The real Luria lived in the 16th century, but the origin of tales about nuptials with supernatural entities is far earlier. Schwartz traces them to a biblical commentary that suggests Adam had an insubordinate first wife, Lilith, who became a seductive demon. Later variations on this storyline include "the forced or accidental marriage of a man to a demon; an attempt to be free of unwanted vows and a decision reached by a rabbinical court," Schwartz wrote in "Lilith's Cave." The unearthly characters "perhaps represent the fear of marriage to gentiles and hybrid offspring," he said.Like the supernatural fairy tales of the Brothers Grimm (also the subject of a new movie), the corpse bride of folk tradition also serves as a cautionary tale, warning about the consequences of bad behavior.

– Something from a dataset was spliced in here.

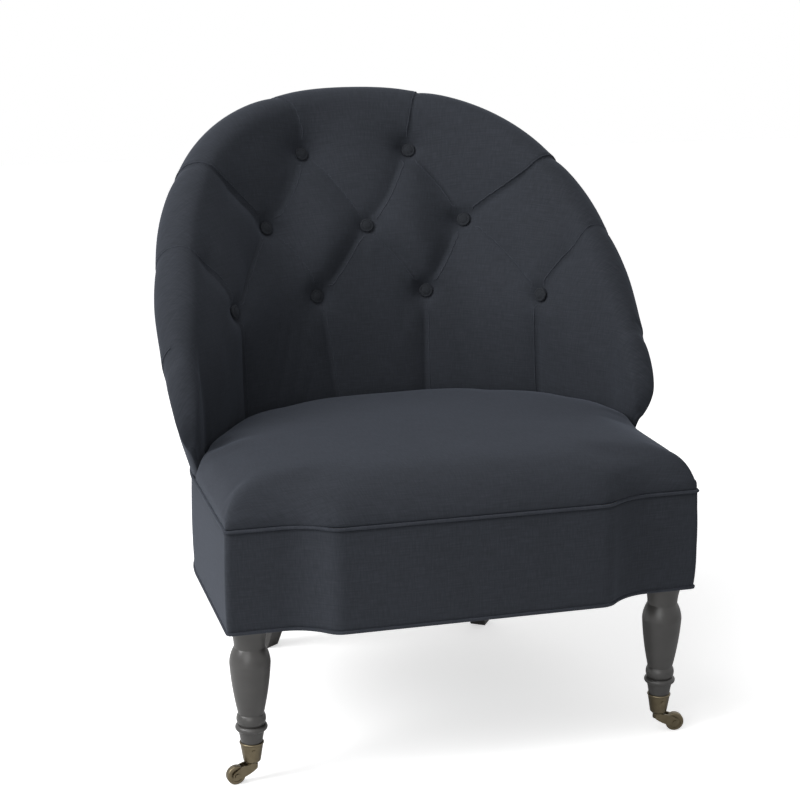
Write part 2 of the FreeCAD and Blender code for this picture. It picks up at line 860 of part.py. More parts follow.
def make_pleats(places):
    """Grooves from button to button, down to the seat and over the roll."""
    tools = []
    for row, index, other_row, other_index in crossing_pleats:
        start = places[row][index]
        end = places[other_row][other_index]
        tools.append(pleat_tool([(start[0], start[1]), (end[0], end[1])]))
    for row, index, rim_angle in rim_pleats:
        face, axis, angle = places[row][index]
        stations = [(face, axis)]
        touch_height = rim_height(rim_angle) - roll_radius
        for share in rim_pleat_shares:
            here = angle + (rim_angle - angle) * share
            height = face.z + (touch_height - face.z) * share
            stations.append((face_point(here, height, pleat_depth), pad_normal(here, button_leans[row])))
        stations += [roll_point(rim_angle, degrees, roll_pleat_depth) for degrees in rim_pleat_turns]
        tools.append(pleat_tool(stations))
    for face, axis, angle in places["lower_buttons"]:
        low = face_point(angle, seat_pleat_height, pleat_depth)
        lowest = face_point(angle, seat_line, pleat_depth)
        tools.append(pleat_tool([(face, axis), (low, axis), (lowest, axis)]))
    return tools


def make_back(form):
    low_rim = below_rim(roll_drop)
    skin = outside_back_thickness
    last = post_last_angle + gap
    foot = level(border_top)
    rail_zone = fan_shell(-last, last, skin, pad_layer, foot, below_rim(rim_rail_cover - gap))
    outer_zone = fan_shell(-last, last, -overrun, skin + gap, foot, low_rim)
    reach = base_half_width + overrun
    under_zone = box(-reach, reach, -reach, reach, border_bottom, seat_line)
    pad = form.cut([rail_zone, outer_zone, under_zone])
    wells = []
    twine_holes = []
    twines = []
    buttons = {row: [] for row in button_rows}
    places = {row: [] for row in button_rows}
    for row, face, axis, angle in all_buttons():
        places[row].append((face, axis, angle))
        buttons[row].append(make_button(face, axis))
        wells.append(make_well(face, axis))
        outward = lining_normal(angle)
        start = face - axis * (button_height + gap)
        reach = outer_radius(angle, face.z) - lining_layer + lining_thickness
        length = reach - math.hypot(face.x, face.y - tub_centre_y)
        twines.append(Part.makeCylinder(twine_radius, length + twine_tail, start, outward))
        twine_holes.append(Part.makeCylinder(twine_radius + hole_ease, length + overrun, start, outward))
    pad = pad.cut(wells + twine_holes + make_pleats(places))
    end = post_last_angle
    lining_back = lining_layer + lining_thickness
    lining = fan_shell(-end, end, lining_layer, lining_back, foot, below_rim(rim_rail_cover))
    outside = fan_shell(-end, end, 0, skin, level(seat_line), below_rim(roll_drop + gap))
    piping = fan_tube(
        -end,
        end,
        -(back_piping_radius + gap),
        below_rim(roll_drop + gap + back_piping_radius),
        back_piping_radius,
    )
    nodes = {
        "back_pad": single(pad),
        "back_lining": single(lining.cut(twine_holes)),
        "outside_back": outside,
        "back_piping": piping,
        "button_twines": group(twines),
    }
    for row in button_rows:
        nodes[row] = group(buttons[row])
    return nodes


# Legs

def make_front_leg(side):
    x_place = side * front_leg_x
    bulb_rise = (leg_neck_height - leg_bulb_height) / 2
    shank_radius = (leg_bulb_radius + leg_ankle_radius) / 2 + leg_shank_fullness
    steps = [
        (leg_top_radius, frame_bottom),
        (leg_top_radius, border_bottom),
        (
            leg_neck_radius + leg_neck_fullness,
            (border_bottom + leg_neck_height) / 2,
            leg_neck_radius,
            leg_neck_height,
        ),
        (leg_bulb_radius - leg_bulb_fullness, leg_bulb_height + bulb_rise, leg_bulb_radius, leg_bulb_height),
        (shank_radius, (leg_bulb_height + leg_ankle_height) / 2, leg_ankle_radius, leg_ankle_height),
        (leg_bead_radius, leg_bead_height, leg_groove_radius, leg_groove_height),
        (leg_ring_radius, leg_ring_height, leg_groove_radius, 2 * leg_ring_height - leg_groove_height),
        (leg_cove_radius, leg_cove_height, leg_toe_radius, cup_top),
        (cup_foot_radius - cup_wall - hole_ease, cup_bottom + cup_floor + toe_ease),
        (0, cup_bottom + cup_floor + toe_ease),
    ]
    return turned(x_place, front_leg_y, (0, frame_bottom), steps)


def square_wire(centre, size, angle):
    turn = math.radians(angle)
    outward = V(math.sin(turn), math.cos(turn), 0) * (size / 2)
    across = V(math.cos(turn), -math.sin(turn), 0) * (size / 2)
    first = centre + outward + across
    corners = [first, centre + outward - across, centre - outward - across, centre - outward + across]
    return Part.makePolygon(corners + [first])


def make_rear_leg(side):
    levels = (
        (rear_leg_top_angle, rear_leg_top_radius, frame_bottom, rear_leg_top_size),
        (rear_leg_top_angle, rear_leg_knee_radius, rear_leg_knee_height, rear_leg_knee_size),
        (rear_leg_foot_angle, rear_leg_foot_radius, 0, rear_leg_foot_size),
    )
    wires = [
        square_wire(fan_point(side * angle, radius, height), size, side * angle)
        for angle, radius, height, size in levels
    ]
    return Part.makeLoft(wires, True, False)


def bolt_places():
    places = []
    for side in (-1, 1):
        places.append(V(side * front_leg_x, front_leg_y, bolt_low))
        places.append(fan_point(side * rear_leg_top_angle, rear_bolt_radius_from_centre, bolt_low))
    return places


def make_bolts(radius, extra):
    start = V(0, 0, -extra)
    length = bolt_high - bolt_low + 2 * extra
    return [Part.makeCylinder(radius, length, place + start, V(0, 0, 1)) for place in bolt_places()]


# Castors

def make_cup(side):
    x_place = side * front_leg_x
    inner_top = leg_toe_radius + hole_ease
    inner_low = cup_foot_radius - cup_wall
    floor = cup_bottom + cup_floor
    lip_low = cup_top - cup_lip_height
    steps = [
        (cup_foot_radius - cup_chamfer, cup_bottom),
        (cup_foot_radius, cup_bottom + cup_chamfer),
        (cup_top_radius, lip_low),
        (cup_lip_radius, lip_low + cup_lip_height / 2, cup_top_radius, cup_top),
        (inner_top, cup_top),
        (inner_low, floor),
        (stem_radius + running_fit, floor),
    ]
    return turned(x_place, front_leg_y, (stem_radius + running_fit, cup_bottom), steps)


def cup_screw_shapes(side, ease):
    """Two short screws that pin the cup to the toe of the leg, front and back."""
    shapes = []
    share = (cup_screw_height - cup_bottom) / (cup_top - cup_bottom)
    surface = cup_foot_radius + (cup_top_radius - cup_foot_radius) * share
    for facing in (-1, 1):
        start_y = front_leg_y + facing * (surface + axle_head_height + gap)
        start = V(side * front_leg_x, start_y, cup_screw_height)
        inward = V(0, -facing, 0)
        shank = Part.makeCylinder(cup_screw_radius + ease, cup_screw_length + ease, start, inward)
        head = Part.makeCylinder(cup_screw_head_radius, axle_head_height - gap, start, inward)
        shapes.append(shank.fuse(head) if ease == 0 else shank)
    return shapes


def castor_placement(side):
    turn = math.atan2(-trail_forward, side * trail_outward)
    rotation = FreeCAD.Rotation(V(0, 0, 1), math.degrees(turn))
    return FreeCAD.Placement(V(side * front_leg_x, front_leg_y, 0), rotation)


def make_cheek(low, high):
    """One cheek of the horn, drawn in the upright plane along the trail."""
    axle = V(castor_trail, low, wheel_radius)

    def spot(along, height):
        return V(along, low, height)

    front = cheek_end_radius * math.sqrt(0.5)
    top_end = spot(axle.x + front, axle.z + front)
    low_end = spot(axle.x - front, axle.z - front)
    brow = spot(axle.x - front, axle.z + cheek_brow * front)
    sag = spot(horn_root, axle.z - cheek_sag * front)
    root_low = spot(-horn_back, horn_root_low)
    root_top = spot(-horn_back, horn_top)
    root_front = spot(horn_root, horn_top)
    edges = [
        Part.LineSegment(root_low, root_top).toShape(),
        Part.LineSegment(root_top, root_front).toShape(),
        Part.Arc(root_front, brow, top_end).toShape(),
        Part.Arc(top_end, spot(axle.x + front, axle.z - front), low_end).toShape(),
        Part.Arc(low_end, sag, root_low).toShape(),
    ]
    return Part.Face(Part.Wire(edges)).extrude(V(0, high - low, 0))


def make_castor(side):
    place = castor_placement(side)
    bridge = box(-horn_back, horn_root, -cheek_outer, cheek_outer, horn_root_low, horn_top)
    plate_top = cup_bottom - gap
    plate = Part.makeCylinder(horn_plate_radius, plate_top - horn_root_low, V(0, 0, horn_root_low))
    stem_top = cup_bottom + cup_floor + gap + stem_head_height
    stem = Part.makeCylinder(stem_radius, stem_top - horn_root_low, V(0, 0, horn_root_low))
    head = Part.makeCylinder(stem_head_radius, stem_head_height, V(0, 0, stem_top - stem_head_height))
    cheeks = [make_cheek(-cheek_outer, -cheek_inner), make_cheek(cheek_inner, cheek_outer)]
    fork = bridge.fuse([plate, stem, head] + cheeks).removeSplitter()
    half_span = cheek_outer + gap
    axle_start = V(castor_trail, -half_span, wheel_radius)
    along = V(0, 1, 0)
    axle = Part.makeCylinder(axle_radius, 2 * half_span, axle_start, along)
    for start, direction in ((axle_start, V(0, -1, 0)), (axle_start + along * (2 * half_span), along)):
        axle = axle.fuse(Part.makeCylinder(axle_head_radius, axle_head_height, start, direction))
    bore_start = axle_start - along * overrun
    bore = Part.makeCylinder(axle_radius + running_fit, 2 * (half_span + overrun), bore_start, along)
    fork = fork.cut(bore)
    wheel = make_wheel().cut(bore)
    pieces = {
        "castor_horn": single(fork),
        "castor_axle": single(axle.removeSplitter()),
        "castor_wheel": single(wheel),
    }
    for shape in pieces.values():
        shape.Placement = place.multiply(shape.Placement)
    return pieces


def make_wheel():
    """A solid brass wheel with rounded edges and a shallow dish on each face."""
    flat = wheel_radius - wheel_edge
    bend = wheel_edge * math.sqrt(0.5)
    side = wheel_half_width
    dished = side - wheel_dish_depth
    half = [
        (0, side), (hub_radius, side), (hub_radius, dished), (wheel_dish_radius, dished),
        (wheel_dish_radius, side), (flat, side),
    ]
    def spot(radius, across):
        return V(castor_trail, across, wheel_radius + radius)
    edges = []
    for sign in (1, -1):
        points = [spot(radius, sign * across) for radius, across in half]
        edges += [Part.LineSegment(a, b).toShape() for a, b in zip(points, points[1:])]
        rounded = spot(flat + bend, sign * (side - wheel_edge + bend))
        edges.append(Part.Arc(points[-1], rounded, spot(wheel_radius, sign * (side - wheel_edge))).toShape())
    tread = side - wheel_edge
    edges.append(Part.LineSegment(spot(wheel_radius, tread), spot(wheel_radius, -tread)).toShape())
    edges.append(Part.LineSegment(spot(0, side), spot(0, -side)).toShape())
    face = Part.Face(Part.Wire(Part.__sortEdges__(edges)))
    return face.revolve(V(castor_trail, 0, wheel_radius), V(0, 1, 0), 360)


def build():
    nodes = {}
    nodes.update(make_borders())
    nodes.update(make_piping())
    frame = make_seat_frame()
    bolt_holes = make_bolts(bolt_radius + hole_ease, gap)
    nodes.update(frame)
    nodes["corner_blocks"] = make_corner_blocks(frame, bolt_holes)
    for name in ("front_seat_rail", "side_seat_rail_left", "side_seat_rail_right", "rear_seat_rail"):
        nodes[name] = single(frame[name].cut(bolt_holes))
    nodes["leg_bolts"] = group(make_bolts(bolt_radius, 0))
    nodes.update(make_springs())
    last = post_last_angle + gap
    cover_top = level(border_top + spring_cover_thickness)
    frame_room = fan_shell(-last, last, -gap, pad_layer, level(border_top), cover_top)
    cover = full_plan(spring_cover_inset, border_top, spring_cover_thickness)
    nodes["spring_cover"] = single(cover.cut(frame_room))
    back_clearance = back_form(gap)
    nodes.update(make_seat(back_clearance))
    nodes.update(make_back_frame())
    nodes.update(make_back(back_form(0)))
    legs = {}
    screws = []
    for side, word in ((-1, "left"), (1, "right")):
        screws += cup_screw_shapes(side, 0)
        screw_holes = cup_screw_shapes(side, hole_ease)
        legs["front_leg_" + word] = single(make_front_leg(side).cut(bolt_holes + screw_holes))
        legs["rear_leg_" + word] = single(make_rear_leg(side).cut(bolt_holes))
        nodes["castor_cup_" + word] = single(make_cup(side).cut(screw_holes))
        for name, shape in make_castor(side).items():
            nodes[name + "_" + word] = shape
    nodes["cup_screws"] = group(screws)
    nodes.update(legs)
    sheet = full_plan(dust_cover_inset, frame_bottom - gap - dust_cover_thickness, dust_cover_thickness)
    openings = []
    for side in (-1, 1):
        front_centre = V(side * front_leg_x, front_leg_y, border_bottom)
        openings.append(Part.makeCylinder(leg_top_radius + gap, overrun, front_centre))
        size = rear_leg_top_size + 2 * gap
        centre = fan_point(side * rear_leg_top_angle, rear_leg_top_radius, border_bottom)
        opening = Part.Face(square_wire(centre, size, side * rear_leg_top_angle))
        openings.append(opening.extrude(V(0, 0, overrun)))
    nodes["dust_cover"] = single(sheet.cut(openings))
    return nodes


os.makedirs("parts", exist_ok=True)
for node, shape in build().items():
    shape.exportStep("parts/" + node + ".step")
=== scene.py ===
# %% [markdown]
# A button-back tub chair, dressed for its picture.
# The wooden frame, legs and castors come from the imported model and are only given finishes.
# Everything that an upholsterer would cut, stuff and sew is made here, over that frame:
# the padded back with its nine tufts, the crowned seat, the boxed base and the piping.

# %% Load the frame
import json
import math
import time

import bmesh
import bpy
import numpy as np
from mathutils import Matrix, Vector
from mathutils.bvhtree import BVHTree
from mathutils.kdtree import KDTree

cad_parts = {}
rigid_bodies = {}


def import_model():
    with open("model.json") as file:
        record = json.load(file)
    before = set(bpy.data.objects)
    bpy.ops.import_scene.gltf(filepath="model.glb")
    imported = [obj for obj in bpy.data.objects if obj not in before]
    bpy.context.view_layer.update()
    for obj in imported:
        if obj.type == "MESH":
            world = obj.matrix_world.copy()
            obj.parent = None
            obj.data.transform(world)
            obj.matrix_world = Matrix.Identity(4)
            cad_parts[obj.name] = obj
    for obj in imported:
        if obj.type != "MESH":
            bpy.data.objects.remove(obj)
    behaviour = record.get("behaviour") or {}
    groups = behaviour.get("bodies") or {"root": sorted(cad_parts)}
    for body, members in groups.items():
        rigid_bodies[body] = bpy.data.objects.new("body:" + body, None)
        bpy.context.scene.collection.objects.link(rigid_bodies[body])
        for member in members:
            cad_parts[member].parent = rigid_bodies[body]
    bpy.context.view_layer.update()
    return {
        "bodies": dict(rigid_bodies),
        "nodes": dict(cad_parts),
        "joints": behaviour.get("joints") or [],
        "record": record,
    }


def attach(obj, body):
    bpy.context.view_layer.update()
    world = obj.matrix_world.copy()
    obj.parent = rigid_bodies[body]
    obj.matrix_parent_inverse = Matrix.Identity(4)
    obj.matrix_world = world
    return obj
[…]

"It tells us, 'Be careful, don't ever take an oath in vain. Don't take it lightly,'" said Peninnah Schram, a professional Jewish storyteller and associate professor of speech and drama at Stern College in New York.

In "The Finger," the wayward bridegroom gets lucky. After the rabbis rule against the validity of the corpse's marriage to the careless suitor, the would-be bride -- after emitting one last shriek -- collapses in a pile of bones and dies, this time for keeps.

The movie has a more Hollywood kind of ending, with that Tim Burton twist.

"Tim's characters tend to wear darker colors and some, like the corpse bride, are no longer living, but they have a pluck and a spirit that makes you fall in love with them," August said.

"Corpse Bride" opens Friday in theaters.